I would like to share more stories than I do in the blog, but I’m also bound both contractually and ethically not to share too much. Some of the stories I don’t tell are of greed, for during an M&A transactions there is often a lot of money up for grabs. As good capitalists we will all do a little grabbing, some of us more than others, and I find it interesting to witness the struggle with greed that many endure as a deal progresses.
Some swear allegiance to their employees and talk of the bonuses these employees will receive. However, as the closing gets near, the talk gets quieter and eventually dies away. Others talk little, but end up delivering in a big way to key employees.

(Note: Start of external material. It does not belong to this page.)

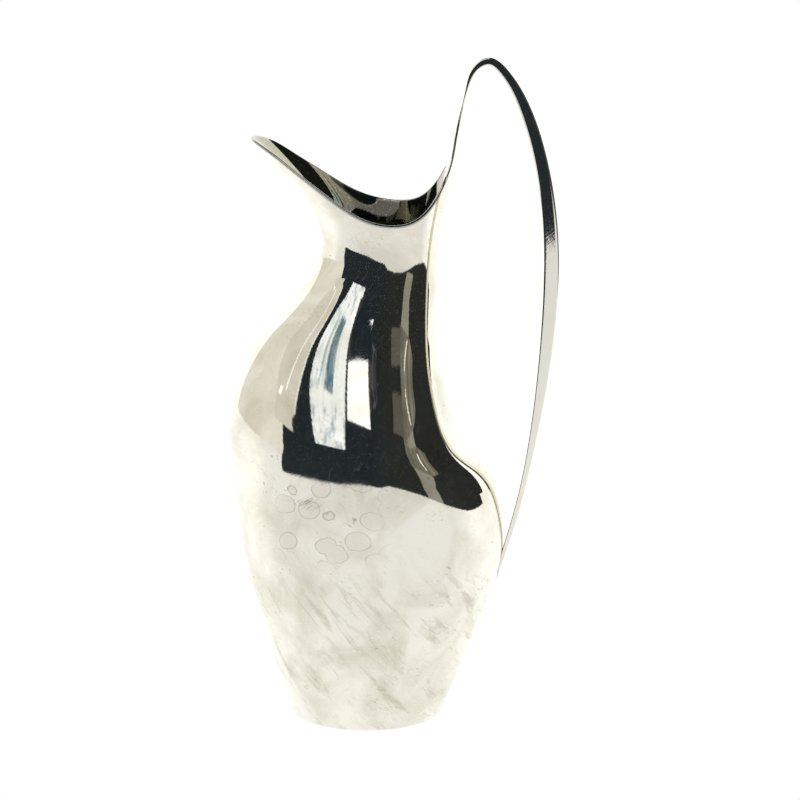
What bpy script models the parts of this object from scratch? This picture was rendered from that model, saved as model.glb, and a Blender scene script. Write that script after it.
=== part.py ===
"""Silver water pitcher, standing on its base, spout towards -X and handle towards +X.

The vessel is raised from sheet silver.  Every level section of its wall is an egg shape,
and smooth outlines drive it: how far the wall reaches to the front and to the back, half
its width, and where it is widest.  The belly hangs forward high up and bulges back low
down, but the widest places stay above the middle of the base up to the shoulder.

Frame: origin at the centre of the underside, +Z up, the plane y = 0 is the symmetry plane.
Lengths are in millimetres until a mesh is made, which is in metres.
"""
import bpy
import numpy as np

# ---------------------------------------------------------------- driving dimensions, mm
MM = 0.001
GAP = 0.3                    # clearance left at every soldered seam
LIP_GAP = 0.6                # clearance under the lip's wire, wider because the lip curves
WALL = 1.2                   # sheet thickness of the body
BASE_EDGE_HEIGHT = 3.5       # height of the rounded edge under the body
BASE_FLAT_SHARE = 0.900      # flat underside's radius, as a share of the section above it
GIRTH_SEAM = 96.0            # level of the seam between the bowl and the upper body
ROOT_LEVEL = 237.0           # level where the handle's strap stands on the back of the neck
STRAP_TOP = 272.0            # level where the strap meets the forged grip
STRAP_ROOT_ANGLE = 21.5      # degrees round the neck, to each side, that stand under the strap
WIRE_END_ANGLE = 24.0        # degrees round the neck from the strap's middle to the wire's end
WIRE = 1.2                   # diameter of the wire along the lip
AROUND = 48                  # facets round the body
EDGE_ROWS = 6
LOWER_ROWS = 14
UPPER_ROWS = 22
STRAP_ROWS = 14
STRAP_COLUMNS = 9

# Outlines: (height, distance from the vertical axis).
FRONT = [(3.5, -33.0), (31, -41.7), (61, -50.5), (91, -55.8), (113, -57.7), (131, -58.4),
         (146, -55.5), (161, -48.4), (172, -40.6), (182, -31.5), (192, -23.8), (205, -19.8),
         (217, -21.8), (233, -32.3), (251.3, -48.6)]
BACK = [(3.5, 33.2), (26, 43.0), (46, 50.8), (61, 55.6), (73, 58.1), (87, 58.2), (101, 56.0),
        (113, 50.5), (125, 40.8), (137, 36.0), (156, 32.2), (181, 30.6), (205, 31.9),
        (226, 35.3), (241, 37.8), (256, 39.9), (272, 43.2)]
HALF_WIDTH = [(3.5, 32.9), (31, 42.8), (61, 49.9), (85, 52.0), (106, 51.8), (122, 50.6),
              (137, 46.8), (152, 40.7), (167, 33.9), (181, 28.6), (193, 25.7), (204, 24.9),
              (221, 26.4), (239, 27.4), (272, 27.8)]
# How far the widest place of each section lies behind the section's middle.
WIDEST_BEHIND = [(3.5, 0.0), (31, -1.0), (61, -1.8), (87, 0.0), (113, 5.9), (125, 8.9),
                 (137, 10.3), (150, 9.4), (172, 4.6), (192, 0.9), (205, 0.0), (240, 0.0),
                 (272, 0.0)]
# The lip in side view: (distance from the axis, height), from the spout's tip to the handle.
LIP = [(-48.6, 251.3), (-40, 247.3), (-30, 240.4), (-20, 233.4), (-10, 226.6), (0, 221.5),
       (8, 219.5), (15, 219.2), (21, 220.6), (26, 224.0), (30, 229.0), (33, 234.2),
       (35.4, 239.0)]
# Half the strap's width at each height.
STRAP_HALF_WIDTH = [(237, 10.5), (241, 8.3), (248, 6.4), (257, 5.4), (272, 4.7)]
# The grip's centre line with its half depth (in the plane of the handle) and half width.
GRIP = [(42.6, 272.3, 0.7, 4.6), (47.0, 282.7, 1.5, 4.3), (51.4, 284.9, 1.8, 4.2),
        (58.5, 279.9, 2.0, 4.2), (66.3, 266.3, 2.5, 4.2), (74.4, 239.0, 3.0, 4.2),
        (78.2, 206.0, 3.4, 4.2), (77.4, 173.0, 3.2, 4.0), (73.7, 139.0, 2.3, 3.5),
        (67.3, 103.0, 1.3, 2.9), (61.6, 80.0, 1.1, 2.4), (58.1, 68.0, 0.75, 2.1),
        (55.9, 59.0, 0.12, 1.2)]
GRIP_SQUARENESS = 7.0        # 2 is an ellipse, more gives flatter sides and rounder corners
GRIP_ROWS = 60
GRIP_FACETS = 16
WIRE_FACETS = 8
WIRE_ROWS = 72
SMALL = 1e-3                 # step for slopes, in radians and in millimetres
LIP_PASSES = 60              # rounds of averaging that settle the lip's height

SILVER = (0.86, 0.85, 0.82, 1.0)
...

Some inherently know what their responsibilities are after the sale (unfortunately, you can’t completely walk away after selling a business – there are often tax, environmental and other liabilities that stay with you for a while). Others fight hard to the end, trying to slide as much responsibility as they can to the other side of the table. Although that may not be viewed as honorable versus just owning up to the responsibility, it is ethical as long as the conversation is open and transparent. However a couple of business owners I have dealt with (years ago – really) have gone too far by not disclosing a potential liability, and that has caused problems and ill will.
I know it is obvious, but the very worst time to try to settle company ownership issues is when there is an offer on the table and there is money up for grabs. Because between being fair and reasonable and walking away with a hundred thousand dollars, many will choose the money. Ah – in my experience anyway, your results may vary. This is why when we take an engagement we’ll explore the ownership structure and try to ferret out any issues. If there are issues we’ll recommend they get an attorney involved and resolve or at least properly document the ownership of the business.
After years of experiencing these types of situations I’m rarely surprised over someone’s actions when there is a large amount of money involved. I sometimes tell M&A war stories to friends and family and they are sometimes surprised at the actions of those involved. Even condemning. Maybe I’m jaded, but my opinion is that you can’t positively say what you would do until you are in that situation of being able to make a grab at a large pot of money.